Think how convenient it will be when this brave new world allows us to have these things wired right into our temples. And, scary as that might seem, Professor Clark assures us that it won't be so different from just holding them in our hands.
Developing Haptic Interfaces and Elements
You want something to offer texture to your GUI interface? For those with vision limitations, a haptic mouse that delineates the edges of windows and icons makes sense. A number of items in the PHANTOM line of products from SensAble Technologies support these interfaces. The PHANTOM technology involves force feedback devices that are programmed with GHOST software. The end result is haptic feedback in 3D that allows users to feel the geometry of virtual objects.
The ARTools technology that creates virtual characters projected into a real world environment is also available for those who want to use it for development. This is the technology used at the HIT Lab to build augmented reality projects.
With this system, the subject peers through a viewer to see a two-dimensional black tracking pattern on a card. Computer vision technology is used to identify that pattern, using it to place a three-dimensional virtual object, say a cartoon character or an image of the planet Jupiter that overlays a live video of the real world.
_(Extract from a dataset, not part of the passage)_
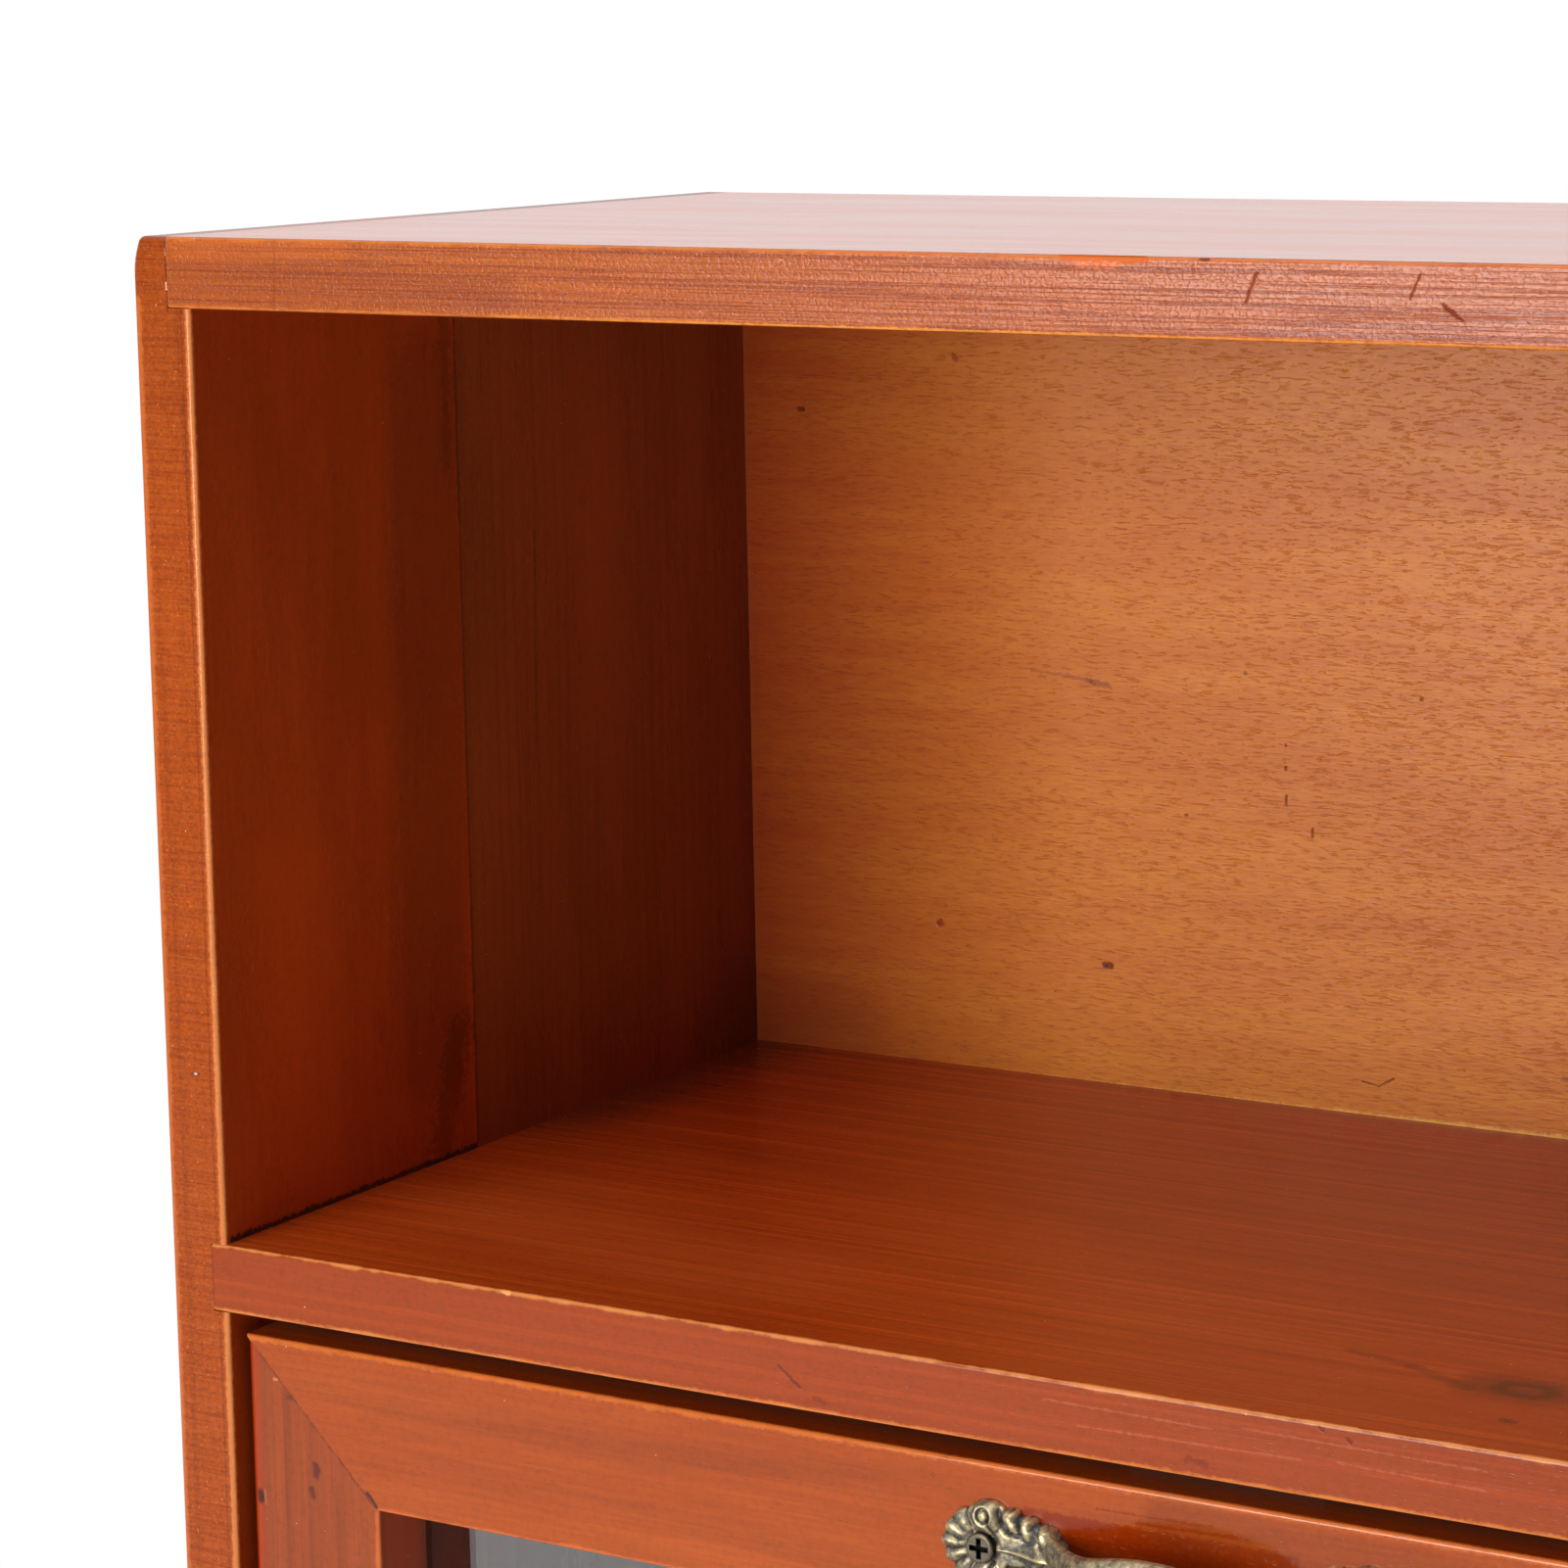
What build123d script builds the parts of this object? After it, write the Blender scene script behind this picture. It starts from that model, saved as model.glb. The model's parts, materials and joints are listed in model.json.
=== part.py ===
from build123d import *
import os
from math import cos, radians, sin

# A small wooden cabinet for a desk or counter: an open bay over two glazed doors that
# drop forward on hinges along their bottom edge. X runs from left to right, Y from front
# to back and Z up. The origin is the middle of the underside. Lengths are millimetres.

# ---------------------------------------------------------------- driving dimensions

# Carcass
width = 390.0                # over both sides
depth = 172.0                # front edges to back edges
side_thickness = 12.0
end_thickness = 12.0         # top board and bottom board
shelf_thickness = 12.0
open_bay_height = 161.0
door_bay_height = 145.5
front_board_width = 73.0     # front one of the two boards glued up into each side
end_lap = 4.5                # how far an end board laps onto the shoulder of a side
dado_depth = 3.0             # groove in a side that holds a shelf
back_thickness = 3.0
back_lap = 6.0               # rebate round the back that takes the back panel
corner_taper = (1.4, 4.3)    # planed off the outer top corners: how far in, how far down
corner_rounding = 1.4
taper_rounding = 12.0        # where the taper starts
front_rounding = 1.2         # outer front corners
arris_rounding = 0.7         # every other edge that shows

# Brads through the sides, and nails through the back
brad_diameter = 1.3
brad_length = 25.0
brad_sink = 1.0
brad_inset = 25.0            # from the front edge, the back edge and the glue line
nail_diameter = 1.4
nail_length = 15.0
nail_head_diameter = 3.2
nail_head_thickness = 0.8
nail_inset = 60.0            # outermost nail of a board to the inner face of the side
nail_shares = (0.25, 0.75)   # of a bay's height, for the nails into a side

# Doors
door_names = ("lower", "upper")
door_recess = 2.0            # door face behind the carcass edges
door_side_gap = 2.0
door_top_gap = 4.0
door_bottom_gap = 2.4
door_thickness = 15.0
frame_width = 27.5           # stiles and rails
stile_rounding = 1.8         # outer front corner of a stile
pane_thickness = 2.0
pane_lap = 6.0               # width of the rebate that takes the pane
pane_clearance = 0.5         # all round, in the rebate
door_brad_length = 30.0
door_brad_inset = 21.0       # from the top and the foot of a stile

# Turn buttons that hold the pane
button_length = 18.0
button_width = 7.0
button_thickness = 0.8
button_from_pane = 5.0       # screw to the edge of the rebate
button_spacing = 180.0       # along a rail
button_screw_diameter = 2.2
button_screw_length = 8.0
button_screw_head_diameter = 4.4
button_screw_head_height = 1.3

# Bow handle
handle_screw_spacing = 67.2
handle_drop = 13.2           # screws below the top edge of the door
plate_thickness = 1.6
shell_radius = 7.8
shell_lobe_radius = 1.7
shell_lobe_count = 11
leaf_lobes = ((1.6, 4.4, 3.4), (5.0, 4.2, 2.7), (8.3, 3.4, 2.4), (11.4, 2.6, 2.4))     # x, z, radius
bow_reach = 9.3              # door face to the middle of the bow
bow_half_height = 5.6
bow_half_thickness = 2.5
neck_half_height = 3.7
neck_flare = 0.4             # taller again where it meets the plate
neck_start = 9.0             # where the bow leaves the plate, from the screw
neck_waist = 16.0            # its narrowest place, from the screw
neck_end = 24.0              # where it has reached its full stand-off, from the screw
bow_steps = 8                # sections from the plate to the middle
handle_screw_diameter = 3.0
handle_screw_play = 0.2
handle_screw_length = 12.0
handle_screw_head_diameter = 5.0
handle_screw_head_height = 1.2

# Cross recess of a screw
recess_width_share = 0.18    # of the head's diameter
recess_length_share = 0.68
recess_depth_share = 0.75    # of the head's height

# Butt hinges
hinge_length = 25.0
leaf_width = 12.0
leaf_thickness = 0.9
hinge_from_edge = 45.0       # middle of a hinge to the side edge of the door
axis_behind_face = 1.0       # pin behind the face of the door
barrel_diameter = 3.4
barrel_clearance = 0.3
hinge_pin_diameter = 1.5
hinge_pin_play = 0.05        # radial, in the knuckle of the door leaf
hinge_pin_stand_out = 0.4
knuckle_gap = 0.3
web_inset = 0.1              # leaf's web clear of the pin hole, inside the knuckle
hinge_screw_spacing = 15.0
hinge_screw_diameter = 2.2
hinge_screw_head_diameter = 4.0
hinge_screw_length = 8.0
hinge_screw_inset = 7.0      # from the axis

# Magnetic catches
catch_length = 34.0
catch_depth = 12.0
catch_height = 12.0
catch_screw_spacing = 26.0
catch_screw_diameter = 2.4
catch_screw_length = 18.0
catch_screw_head_diameter = 4.6
catch_screw_head_height = 1.5
magnet_length = 14.0
magnet_height = 4.0
magnet_depth = 7.0
pole_thickness = 1.0
pole_stand_out = 0.6         # poles in front of the housing
poles_below_door_top = 1.5
strike_length = 24.0
strike_height = 10.0
strike_thickness = 1.0
strike_below_door_top = 0.8
strike_screw_diameter = 2.2
strike_screw_head_diameter = 4.0
strike_screw_length = 8.0

# ---------------------------------------------------------------- places

side_inner = width / 2 - side_thickness
front = -depth / 2
back = depth / 2
panel_front = back - back_thickness
seam = front + front_board_width
storey = door_bay_height + shelf_thickness
door_floors = [end_thickness + storey * k for k in range(len(door_names))]
open_floor = end_thickness + storey * len(door_names)
open_ceiling = open_floor + open_bay_height
height = open_ceiling + end_thickness
shelf_floors = [floor + door_bay_height for floor in door_floors]      # underside of each shelf

door_face = front + door_recess
door_back = door_face + door_thickness
door_width = 2 * (side_inner - door_side_gap)
door_height = door_bay_height - door_top_gap - door_bottom_gap
pane_front = door_back - pane_thickness
axis_y = door_face + axis_behind_face
axis_rise = door_bottom_gap / 2                                        # above the floor of the bay
hinge_places = (-door_width / 2 + hinge_from_edge, door_width / 2 - hinge_from_edge)

os.makedirs("parts", exist_ok=True)


# ---------------------------------------------------------------- helpers

def block(x, y, z):
    """A box between three pairs of coordinates."""
    size = (x[1] - x[0], y[1] - y[0], z[1] - z[0])
    return Pos(x[0], y[0], z[0]) * Box(*size, align=(Align.MIN, Align.MIN, Align.MIN))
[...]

The software is available in a free download for non-commercial use.
Conclusion
Don't take my word on Clark's views. If you want the real skinny on his cyborg angle, you'll need to read his book—but he makes a point about purchasing that I think sums up the worth of any disembodied assistant that scans the market on high-tech products.
Clark sees a future in which "software agents" will figure out what we as individuals look at most, what we choose, and what we buy. I asked him if he thought we might eventually have a haptic link to these agents.
He agreed it was possible, following up with this faintly unnerving summary that uses Rudy Rucker's term for the human nervous system part of a cyborg. "Any technology that operates robustly and continuously," he said, "can be factored in by the rest of the mind so as to become as much a part of us as non-consciously operating wetware."
No wonder his book suggests that we could become so used to these electronic shadows that if we were to lose them suddenly, it would be like having a stroke.
I'm not sure if he's tuned in the future perfectly here, but it does suggest that periodically we should all shut off the power and use our original equipment to perceive the outside world.